A couple of days ago I asked our PA Kirsty to tape an EU flag I’d picked up at a protest to the headrest of my powerchair. I decided it was time to be more overt in my opposition to what is going on in this country. The snow thawing, this afternoon was the first time I managed to go out with the flag on. It started well enough: first we rolled over to the park for a coffee, and everything was fine. They know us there, the people are open and friendly, and nobody said anything.

However, leaving Paul to go home, L and I went to get groceries from Sainsburies on Greenwich Peninsula. As we rolled down the hill, truth be told I began to feel pretty nervous. Were people staring at me (more than normal, I mean)? Was I attracting hostility? What if I was shouted at, or even attacked? That road goes quite close to thee valley, Charlton’s football stadium, and – not wanting to resort to stereotype – I know what football fans can be like. Being open about my politics is all very good, but knowing how worked up everyone is getting about this issue, was I doing the right thing?

I was probably just being paranoid. In the end nobody said anything about the flag, although I may have received one or two angry looks. Yet I know that, as strongly as I feel about staying part of the EU, others feel just as passionately about leaving it. What if I encountered one of those people, who objected to me carrying the EU flag so openly? I felt genuinely nervous this afternoon, and I’m in two minds about leaving the flag attached, although I’m determined to stay true to my convictions. Yet surely this goes to show what damage this wretched referendum has done to the atmosphere in this country.

Gun worshipping stupidity

Just when I thought the world couldn’t get any more stupid, I come across this Young Turks video. A church in Pennsylvania has began to worship guns. They bring their guns to church, claiming they symbolise the ‘rod of iron’ the bible talks about. I’ve rarely heard of anything more ridiculous or more scary.

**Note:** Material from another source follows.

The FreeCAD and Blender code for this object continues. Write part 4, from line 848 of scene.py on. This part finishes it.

These psychopaths have naturally stirred up quite a bit of controversy in the states, with people protesting frequently outside. As the guys in the video point out, imagine if this wasn’t a church but a mosque, with people openly showing off their high-calibre assault rifles – there would be an absolute outcry.

Yet I think there’s something more insidious going on here: certain Americans seem to want to link their supposed ‘right to bear arms’ to religion. They think the second amendment is under threat; one way to make sure their right to own guns is protected might be to deliberately conflate that right with the right to religious freedom. No government could impinge on religious freedom, so their guns are safe. Seen that way, it’s a fairly cynical act. To take that a step further, who’s to say that gun manufacturers or groups like the NRA aren’t behind this scary church, deliberately using it for their own abhorrent ends? Make guns a part of religion, and they take on an entirely new cultural position.

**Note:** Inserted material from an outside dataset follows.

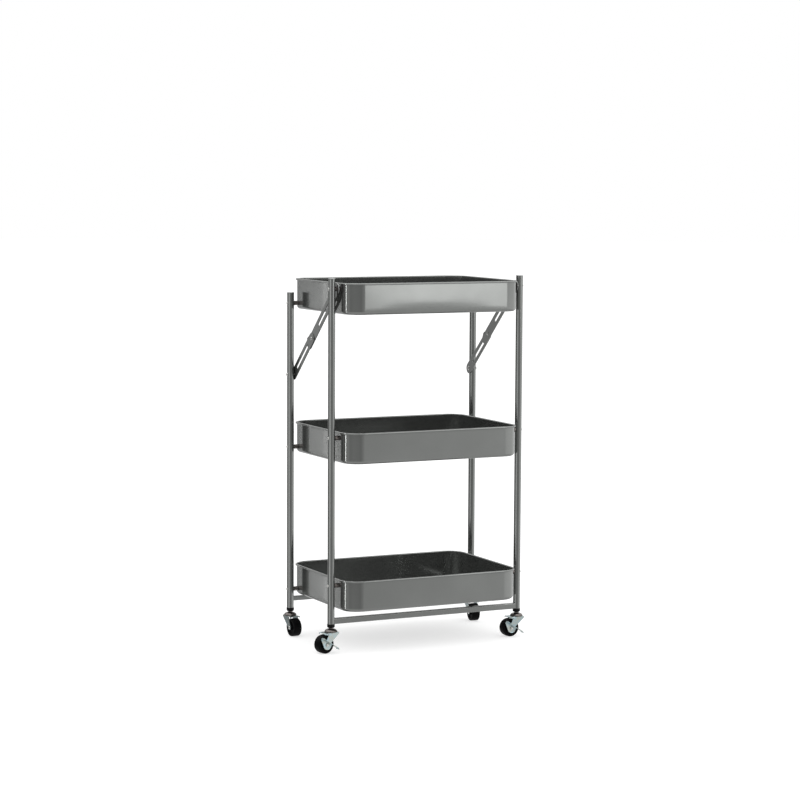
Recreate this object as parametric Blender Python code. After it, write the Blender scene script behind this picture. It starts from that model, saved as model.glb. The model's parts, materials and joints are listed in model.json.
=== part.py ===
"""Three-tier folding pantry cart.

A front frame and a rear frame carry three deep trays between them. Every tray hangs on two front
pins and two rear pins, so the cart folds flat as a parallelogram once the two slotted stays under
the top tray are broken upwards. Four swivel casters carry the frames, and the front two have
foot brakes.

The cart is laid out with x across it, y from the front posts (y = 0) to the rear ones, and z up
from the floor. One empty moves the whole layout, so that the world origin lies on the floor under
the middle of the cart's bounding box.
"""

from math import acos, atan2, copysign, cos, degrees, hypot, pi, radians, sin

import bmesh
import bpy
from mathutils import Matrix, Vector

MM = 0.001

# Clearances
GAP = 0.3 * MM

# Frames
POST_X = 222.0 * MM
POST_SPACING_Y = 213.0 * MM
TUBE_R = 7.5 * MM
TUBE_WALL = 1.2 * MM
TUBE_END_Z = 60.0 * MM
FRONT_POST_TOP_Z = 783.8 * MM
CAP_THICKNESS = 1.2 * MM
CAP_R = 7.9 * MM
PLUG_DEPTH = 9.0 * MM

# Trays and their pins
TRAY_PITCH = 311.0 * MM
BOTTOM_PIVOT_Z = 141.0 * MM
PIVOT_DROP = 40.0 * MM
TRAY_HALF_X = 204.0 * MM
TRAY_FRONT_Y = -44.5 * MM
TRAY_REAR_Y = 249.5 * MM
TRAY_HEIGHT = 66.0 * MM
TRAY_CORNER_R = 38.0 * MM
TRAY_BASE_R = 7.0 * MM
TRAY_WALL = 1.0 * MM
PIVOT_BELOW_RIM = 13.0 * MM
BEAD_R = 2.0 * MM
POST_ABOVE_REAR_PIVOT = 21.8 * MM

# Pins, rivets and holes
SHANK_R = 2.5 * MM
SHOULDER_R = 4.8 * MM
HEAD_R = 3.1 * MM
HEAD_RISE = 1.5 * MM
INNER_HEAD_R = 4.6 * MM
INNER_HEAD_RISE = 1.8 * MM
INNER_HEAD_GAP = 0.9 * MM

# Crossbars
FRONT_BAR = 12.0 * MM
FRONT_BAR_Z = 66.0 * MM
REAR_BAR = 10.0 * MM
REAR_BAR_Z = 77.5 * MM
REAR_BAR_HALF_X = 222.4 * MM
BAR_WALL = 1.2 * MM
BAR_EDGE_R = 1.5 * MM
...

Either way, it’s very, very scary. Our American cousins seem to be lurching from one mind-numbing stupidity to another. I know not all Americans are this psychotic, and that many are as appalled at what is now going on there as I am; yet the country seems to be going further and further to the right, and I dread to think where all this gun-worshiping stupidity will end up.

Could we fight outism with Star Trek?

Earlier I came across this review of the Star Trek The Next Generation episode The Drumhead. It was such a good review that I decided to look the episode up on Nexflix. It’s a classic episode, and the reviewer makes the very good point that the conclusions a viewer draws from it have never been more salient than today. In the episode, an explosion aboard the Enterprise leads to a high-level investigation headed by Admiral Norah Satie (played by the great Jean Simmons), a retired officer renowned for her skill at exposing conspiracies. Satie quickly determines that a visiting Klingon officer was attempting to smuggle diagrams off the ship, but the Klingon denies any involvement in the explosion. Satie refuses to give up on her investigation, even after the explosion is proven to be an accident, and she accuses Captain Picard of treason when he challenges her charges against an innocent crewman. Thus it is an excellent illustration of how easily things can go too far, and how the forces of fascism and bigotry don’t always come twirling their moustaches.

Such episodes are TNG at it’s best. Patrick Stewart was fantastic, especially when he gave this speech about the need for constant vigilance. While I was watching it, though, an idea occurred to me. Star Trek often teaches us valuable lessons through allegory: what if someone made a star trek episode – possibly official, possibly fanfic – in which one of the members of the Federation decides to break off from it? Perhaps the Vulcans or Andorians could have been persuaded by some extremist sect that the Federation had too much power over them, and they needed to take back control. The episode could then go into the consequences of their leaving, showing them turning inward, becoming more impoverished and isolated.

To my knowledge there hasn’t been a Star Trek episode of any series which explores this subject, and I have no idea how to go about getting it made. Part of me says I should just start typing, but I wanted to get the idea down on here first. Of course, if it ever came about at all, it would probably just be in the form of fanfic; but how awesome would it be if we could somehow get Patrick Stewart to reprise his role as Picard for it. Stewart is a determined Remainer, so I daresay he would be very game to participate in a project like this. Imagine it: Jean-Luc Picard once again on the bridge of the Enterprise, debating over the viewscreen with some isolationist fool the rights and wrongs of unity and cooperation. (Plus, if I actually wrote the episode, it would mean I could meet him again). It would be truly, truly awesome – if only I had a chance in hell of making it happen. Yet Star Trek instilled in me a value for tolerance, cooperation and the need to unite as one – values which the referendum two years ago directly insulted.